50人以上の死傷者も
解決のカギは国定公園か

 野生のアジアゾウは巨大だ。その高さは、雲南のレンガ造りの農家の軒高ほどにも達する。「体が大きいがゆえに、人間の生活圏に出てくると大きなトラブルに発展してしまいます。同じことはケニアでも起こっています」(中村特任教授)

 実際、雲南のゾウの放浪は農民に被害を与えている。シーサンパンナ州林業草原局(以下、草原局)によれば、2011~2019年に州内で実に4600件を超えるトラブルが発生し、50人を超える負傷者・死亡者を出した。同州は民間の保険会社と契約し、被害に遭った農民へ損害を賠償する体制を整えているが、上記の期間に、農作物の被害面積12万ムー(約80平方キロメートル。1ムー=約666平方メートル)に対して支払われた保険金は1億元(1元=約15.7円、2019年)に上るという。

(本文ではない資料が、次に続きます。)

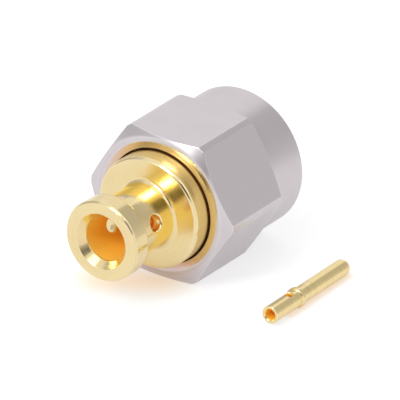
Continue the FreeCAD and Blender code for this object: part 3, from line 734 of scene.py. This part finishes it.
# A white tent: even light, dimmer and brighter stretches and the dark opening for the lens
def makeTent(s, lensAt):
    world = bpy.data.worlds.new("tent")
    bpy.context.scene.world = world
    world.use_nodes = True
    tree = world.node_tree
    direction = addNode(tree, "ShaderNodeTexCoord").outputs["Generated"]
    level = s["sky"]
    for towards, share, inner, outer in s["dimmer"] + s["brighter"] + [(lensAt, *s["lensShade"])]:
        shade = facing(tree, direction, towards, outer, inner)
        level = calc(tree, "MULTIPLY", level, ramp(tree, shade, 0.0, 1.0, 1.0, share, smooth=False))
    q, parts = s["quarter"], addNode(tree, "ShaderNodeSeparateXYZ", {0: direction}).outputs
    within = calc(tree, "MULTIPLY", ramp(tree, parts["X"], *q["edgeX"]),
                  calc(tree, "MULTIPLY", ramp(tree, parts["Y"], *q["edgeY"]),
                       ramp(tree, parts["Z"], *q["edgeZ"])))
    dimmed = ramp(tree, parts["Z"], *q["rise"], q["foot"], q["top"])
    within = calc(tree, "MULTIPLY", within, calc(tree, "SUBTRACT", 1.0, dimmed))
    level = calc(tree, "MULTIPLY", level, calc(tree, "SUBTRACT", 1.0, within))
    level = calc(tree, "MAXIMUM", level, seenBy(tree))
    background = tree.nodes["Background"]
    tree.links.new(level, background.inputs["Strength"])
    background.inputs["Color"].default_value = (1, 1, 1, 1)


# The floor shows white and keeps its shadows: part of it shines, part takes light. Painted warm light from
# the gilding is strongest on each glow's line and fades with the distance from the nearest point of that
# line.
def makeFloor(s):
    reach, height = s["floorHalfWidth"] * mm, cadBox[0][2] - s["floorBelow"] * mm
    mesh = bpy.data.meshes.new("floor")
    mesh.from_pydata([(-reach, -reach, height), (reach, -reach, height), (reach, reach, height),
                      (-reach, reach, height)], [], [(0, 1, 2, 3)])
    floor = bpy.data.objects.new("floor", mesh)
    bpy.context.scene.collection.objects.link(floor)
    material, tree, surface = newMaterial("tent_floor")
    tree.nodes.remove(surface)
    where = addNode(tree, "ShaderNodeTexCoord").outputs["Object"]
    paintedWarmLight = 0.0
    for start, end, width, strength in s["glow"]:
        a, b = (Vector((*point, 0)) * mm for point in (start, end))
        offset = vectorCalc(tree, "SUBTRACT", {0: where, 1: a + Vector((0, 0, height))})
        along = vectorCalc(tree, "DOT_PRODUCT", {0: offset, 1: b - a}, "Value")
        share = calc(tree, "DIVIDE", along, (b - a).length_squared, clamp=True)
        nearest = vectorCalc(tree, "SCALE", {0: b - a, "Scale": share})
        away = vectorCalc(tree, "DISTANCE", {0: offset, 1: nearest}, "Value")
        paintedWarmLight = calc(tree, "MAXIMUM", paintedWarmLight, ramp(tree, away, 0.0, width * mm, strength, 0.0))
    tint = blendColour(tree, paintedWarmLight, (1.0, 1.0, 1.0), s["glowColour"])
    direct = seenBy(tree)
    strength = ramp(tree, direct, 0, 1, s["floorMirrored"], s["floorShown"])
    shine = addNode(tree, "ShaderNodeEmission", {"Color": tint, "Strength": strength}).outputs[0]
    grey = ramp(tree, direct, 0, 1, s["floorMirroredDiffuse"], s["floorDiffuse"])
    paper = addNode(tree, "ShaderNodeBsdfDiffuse", {
        "Color": blendColour(tree, grey, (0.0, 0.0, 0.0), tint)}).outputs[0]
    shown = addNode(tree, "ShaderNodeAddShader", {0: shine, 1: paper}).outputs[0]
    plain = addNode(tree, "ShaderNodeBsdfDiffuse", {"Color": (s["floorWhite"],) * 3 + (1,)}).outputs[0]
    seen = seenBy(tree, "Is Glossy Ray", "Is Transmission Ray")
    both = addNode(tree, "ShaderNodeMixShader", {0: seen, 1: plain, 2: shown})
    tree.links.new(both.outputs[0], tree.nodes["Material Output"].inputs["Surface"])
    mesh.materials.append(material)


def makeLamp(s):
    towards = Vector(s["lampTowards"]).normalized()
    data = bpy.data.lights.new("soft_box", "AREA")
    data.shape = "RECTANGLE"
    data.size, data.size_y = (side * mm for side in s["lampSize"])
    data.energy = s["lampRadiance"] * math.pi * data.size * data.size_y
    lamp = bpy.data.objects.new("soft_box", data)
    turn = towards.to_track_quat("Z", "Y").to_matrix().to_4x4()
    lamp.matrix_world = Matrix.Translation(towards * s["lampDistance"] * mm) @ turn
    bpy.context.scene.collection.objects.link(lamp)
    lamp.visible_camera = False


lensAt = makeCamera(viewpoint)
makeTent(studio, lensAt)
makeFloor(studio)
makeLamp(studio)
bpy.context.scene.view_settings.view_transform = "Standard"
# the bores only light up after more reflections than Blender's four
bpy.context.scene.cycles.glossy_bounces = studio["reflections"]
bpy.context.scene.cycles.diffuse_bounces = studio["reflections"]
print("camera, tent and lamp set")
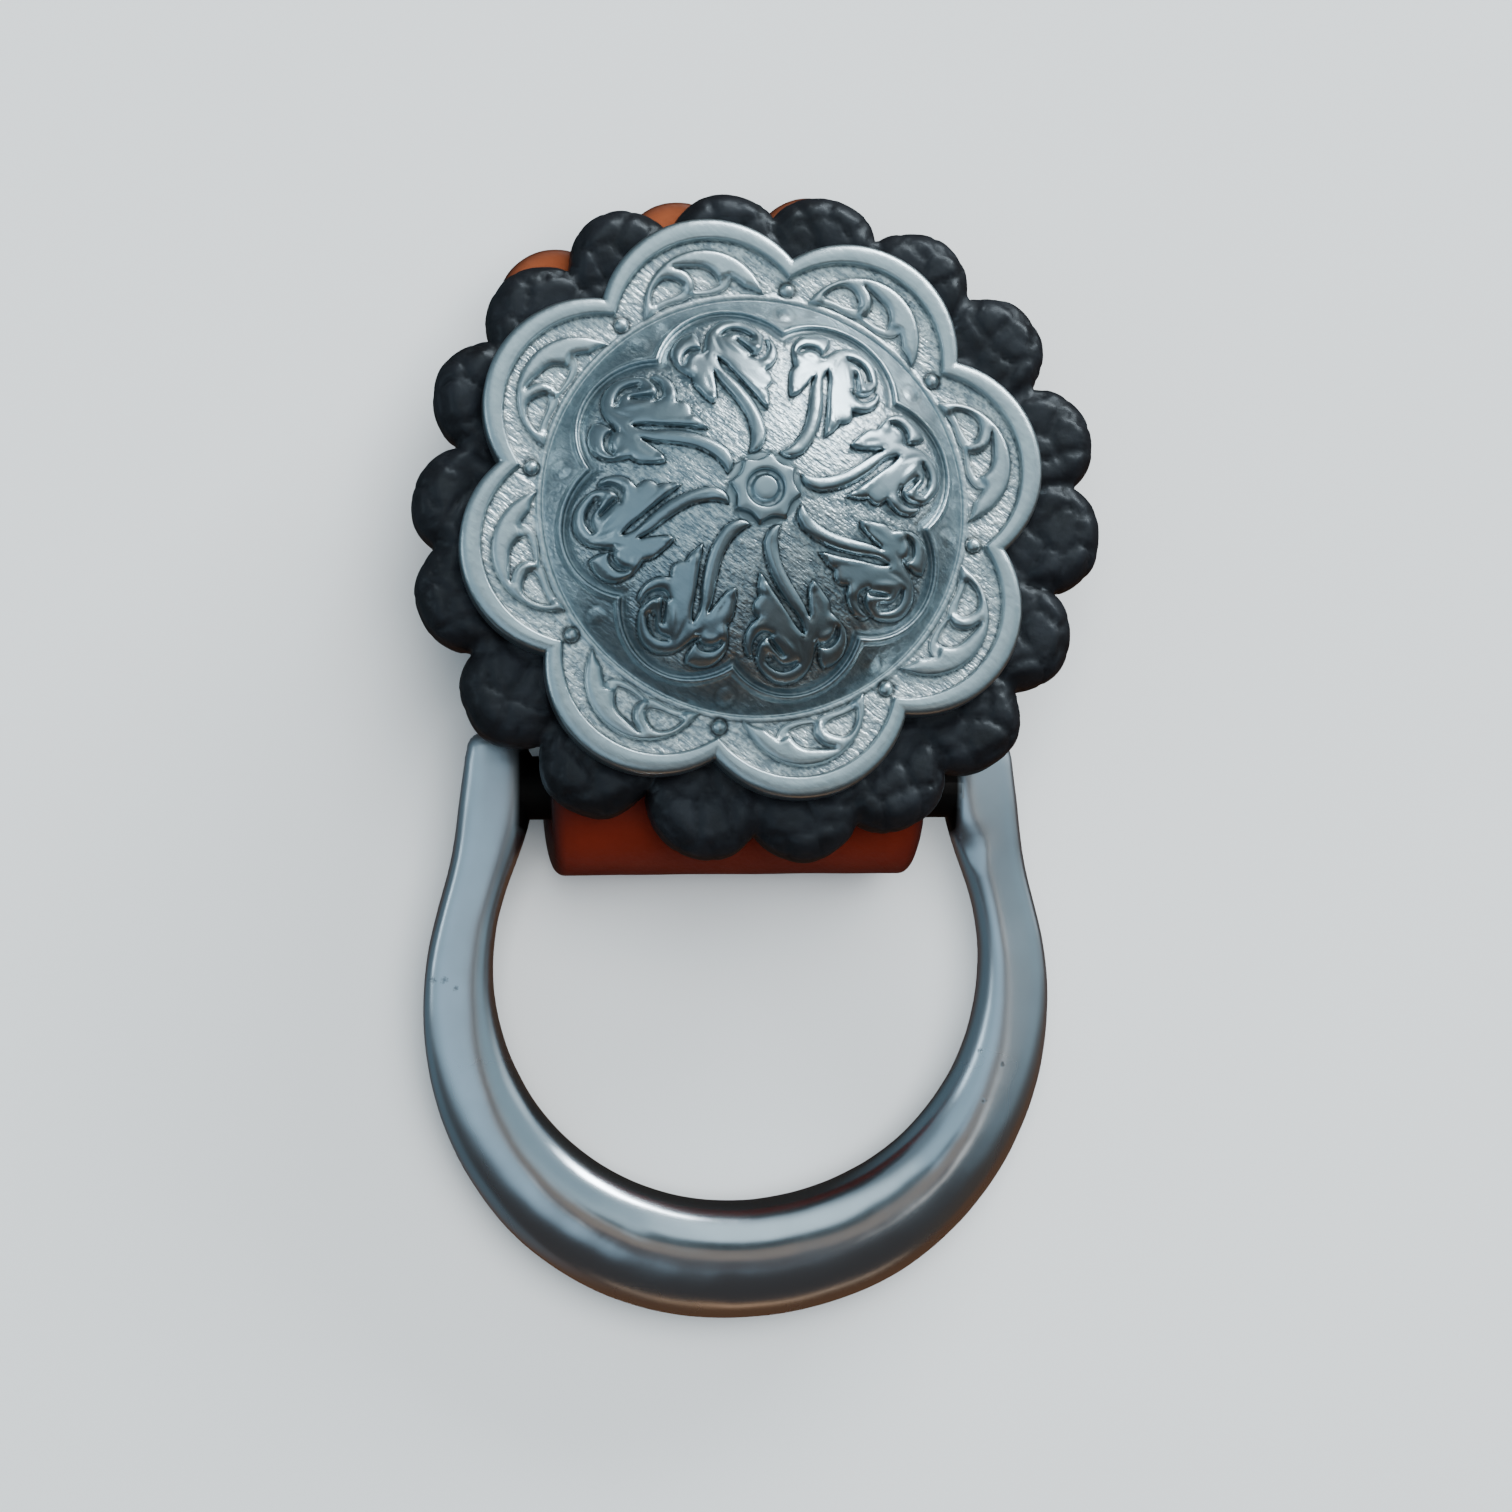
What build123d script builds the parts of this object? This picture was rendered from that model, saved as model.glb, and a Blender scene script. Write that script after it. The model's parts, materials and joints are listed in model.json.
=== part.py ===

 近年、現地では「人とゾウの共生」は大きな課題となっており、そのための解決策が講じられてきた。その一つが「観察体制」である。2018年、シーサンパンナ州は280万元(1元=約16.7円、2018年)の資金を投じて「アジアゾウ監視センター」を設立した。これ以外にも、ドローンの導入や赤外線カメラによる夜間観察も行っている。

 さらに、その日のゾウの位置情報を確認できるアプリも開発した。このアプリを利用して、地元民を中心とした約20万人が現在対策を取っている。

 2018年、草原局は4000ムー(約2.6平方キロメートル)に及ぶゾウのための食糧基地を計画した。「ゾウの食堂」という異名を持つプロジェクトは、サトウキビ、バナナ、トウモロコシなどゾウが好むものを積極的に栽培し、アジアゾウを保護区の中にとどめようというものだ。この延長にアジアゾウのための国定公園を造る計画も浮上しており、期待が寄せられている。